• Dataset content:

## start

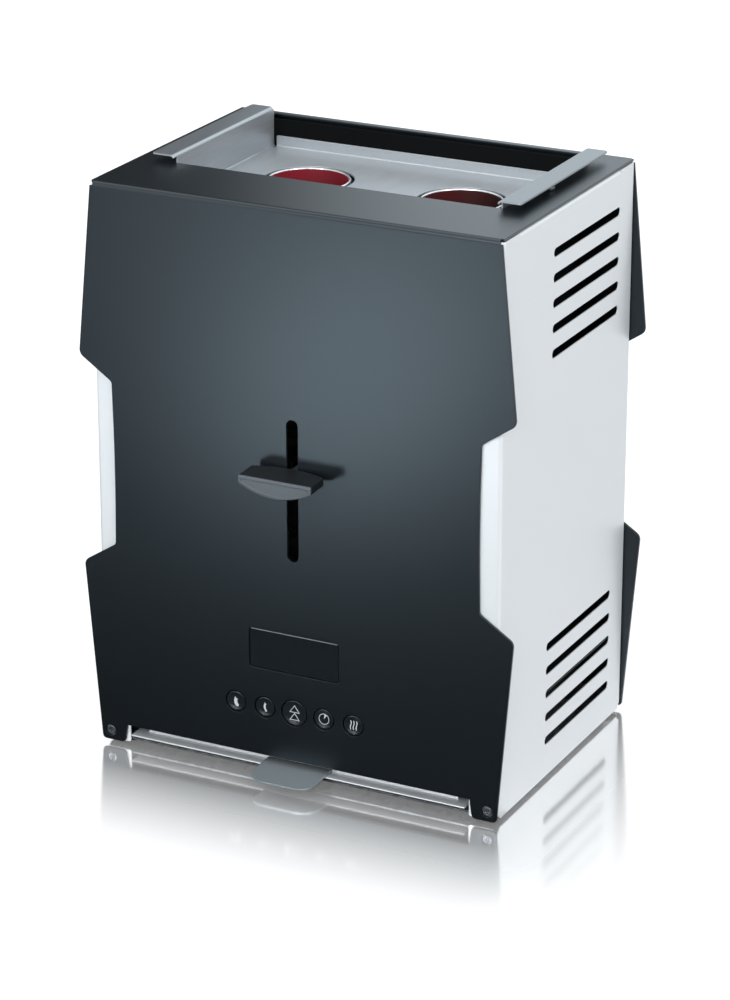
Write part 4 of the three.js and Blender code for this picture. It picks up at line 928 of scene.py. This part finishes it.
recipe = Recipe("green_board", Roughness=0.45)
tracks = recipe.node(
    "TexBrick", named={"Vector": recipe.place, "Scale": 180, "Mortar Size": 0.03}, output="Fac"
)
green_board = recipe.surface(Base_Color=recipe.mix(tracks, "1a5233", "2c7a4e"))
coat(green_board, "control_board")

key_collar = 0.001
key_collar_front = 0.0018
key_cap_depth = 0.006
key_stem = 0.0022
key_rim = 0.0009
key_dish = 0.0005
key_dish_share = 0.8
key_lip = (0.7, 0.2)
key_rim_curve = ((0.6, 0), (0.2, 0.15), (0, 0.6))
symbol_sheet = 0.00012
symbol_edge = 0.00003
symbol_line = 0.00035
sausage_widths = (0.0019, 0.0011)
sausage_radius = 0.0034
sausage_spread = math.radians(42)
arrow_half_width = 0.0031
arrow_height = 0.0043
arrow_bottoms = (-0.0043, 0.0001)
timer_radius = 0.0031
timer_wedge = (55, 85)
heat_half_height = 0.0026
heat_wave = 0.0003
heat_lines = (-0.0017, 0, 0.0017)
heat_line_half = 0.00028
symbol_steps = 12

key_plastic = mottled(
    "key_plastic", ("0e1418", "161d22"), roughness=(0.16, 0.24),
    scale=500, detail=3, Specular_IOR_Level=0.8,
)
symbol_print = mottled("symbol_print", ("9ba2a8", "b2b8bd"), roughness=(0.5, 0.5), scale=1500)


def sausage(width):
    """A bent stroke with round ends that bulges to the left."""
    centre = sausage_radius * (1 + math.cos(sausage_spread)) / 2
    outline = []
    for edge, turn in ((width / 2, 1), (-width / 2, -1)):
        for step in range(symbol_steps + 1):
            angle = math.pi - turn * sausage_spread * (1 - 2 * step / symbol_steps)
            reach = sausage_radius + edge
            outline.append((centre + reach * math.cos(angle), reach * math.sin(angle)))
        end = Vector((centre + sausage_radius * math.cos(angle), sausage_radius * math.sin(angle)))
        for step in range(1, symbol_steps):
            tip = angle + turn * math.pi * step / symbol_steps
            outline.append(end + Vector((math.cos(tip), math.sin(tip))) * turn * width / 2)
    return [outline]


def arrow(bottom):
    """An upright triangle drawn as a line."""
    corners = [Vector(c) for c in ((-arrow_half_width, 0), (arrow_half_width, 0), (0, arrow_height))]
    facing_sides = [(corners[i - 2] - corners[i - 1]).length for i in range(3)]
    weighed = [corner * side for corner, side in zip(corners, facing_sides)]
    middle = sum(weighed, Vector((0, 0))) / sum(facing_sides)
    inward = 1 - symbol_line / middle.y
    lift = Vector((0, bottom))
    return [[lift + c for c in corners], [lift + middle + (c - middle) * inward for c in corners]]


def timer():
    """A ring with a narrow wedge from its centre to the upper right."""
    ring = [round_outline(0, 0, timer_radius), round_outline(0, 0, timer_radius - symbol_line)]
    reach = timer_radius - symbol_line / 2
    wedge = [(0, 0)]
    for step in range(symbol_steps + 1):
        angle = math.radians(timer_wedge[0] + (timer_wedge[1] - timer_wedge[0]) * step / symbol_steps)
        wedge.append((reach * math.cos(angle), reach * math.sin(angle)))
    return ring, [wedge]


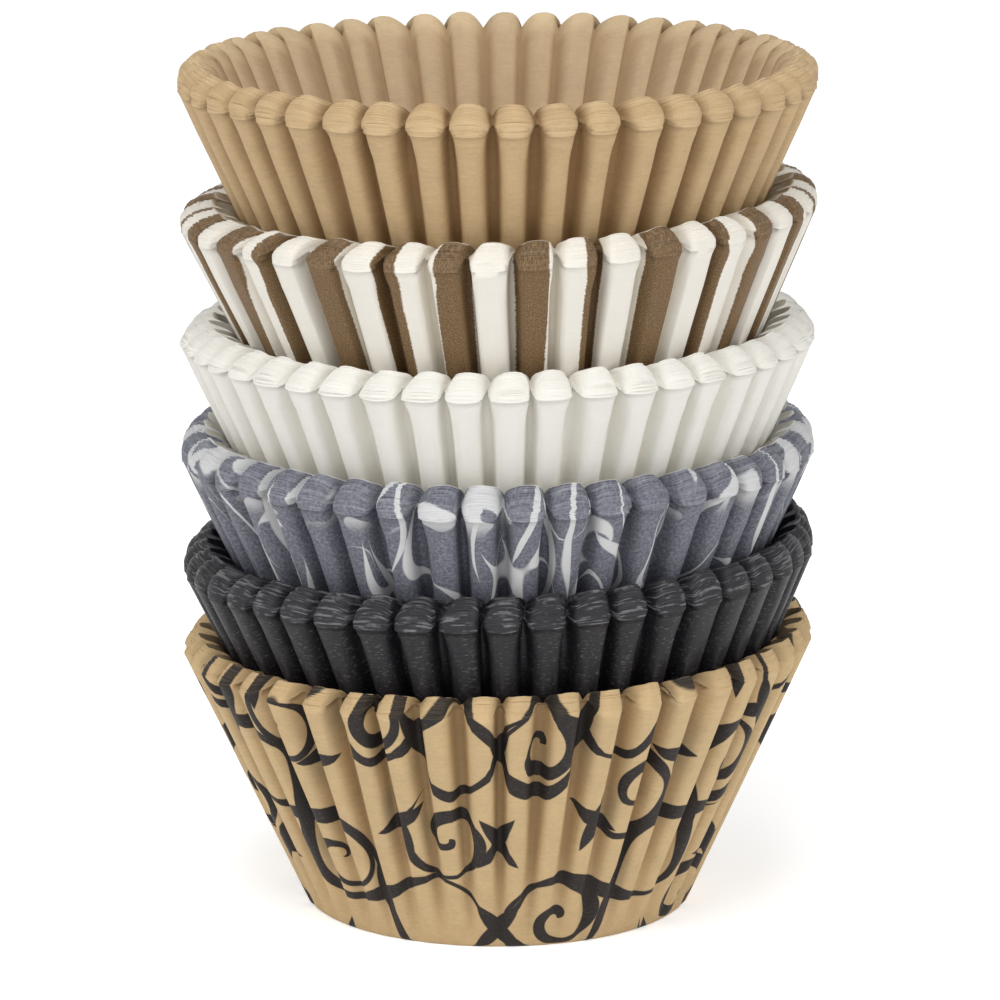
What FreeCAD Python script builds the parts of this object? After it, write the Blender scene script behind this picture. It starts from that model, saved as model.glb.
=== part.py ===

## end

• Task brief:
Lines containing the word "that" are to be tallied; report only the total.

• Worked answer:
2